Is there a thread where you treat this? I should read it over (or read it for the first time). I can’t even recall what you have ever said on the Global Flood.

As I understand it, the racism charge derived from the concern over whether or not the pre-Adamic evolved people are considered truly human nor not. If they are, then obviously the racism issue disappears. This is very likely why people who have previously suggested that Adam and Eve were created de novo, while other people evolved and are still considered human, have not been charged with racism.

Perhaps this is the reason why so many people are concerned with you defining exactly what you mean by “human”, and explaining who you consider to be human and non-human.

I don’t think that justifies the claim that every time people use the term “EC” they must necessarily be using it the way one American Christian organization uses it.

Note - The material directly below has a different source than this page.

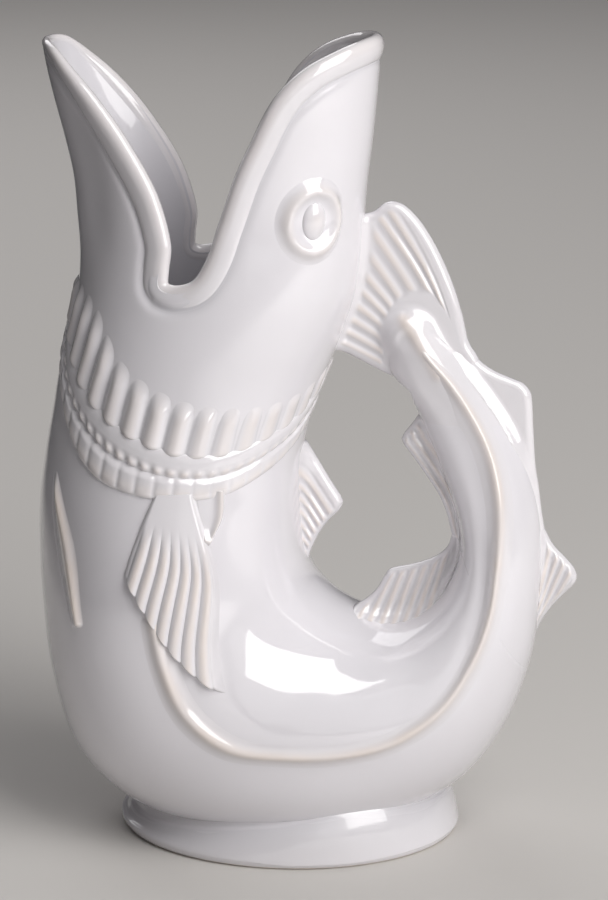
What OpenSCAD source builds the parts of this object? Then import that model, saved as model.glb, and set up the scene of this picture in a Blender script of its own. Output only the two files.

I don’t think this is likely to change, since the main aim of this forum is to fix a problem which is present in a narrow spectrum of North American Christianity. Around 60% of people in the US believe humans have evolved, whether entirely without God or with God’s involvement. However, in the US rejection of human evolution is highest among white evangelicals. In contrast, in Australia 80% of the population accepts evolution, whether with or without God. Peaceful Science is addressing a real problem, but it’s mainly a white American evangelical problem. Most Christian groups in the world have long since reconciled themselves with evolution, and there are so many different ways of doing it these days I think GAE is largely getting lost in the sheer range of options out there.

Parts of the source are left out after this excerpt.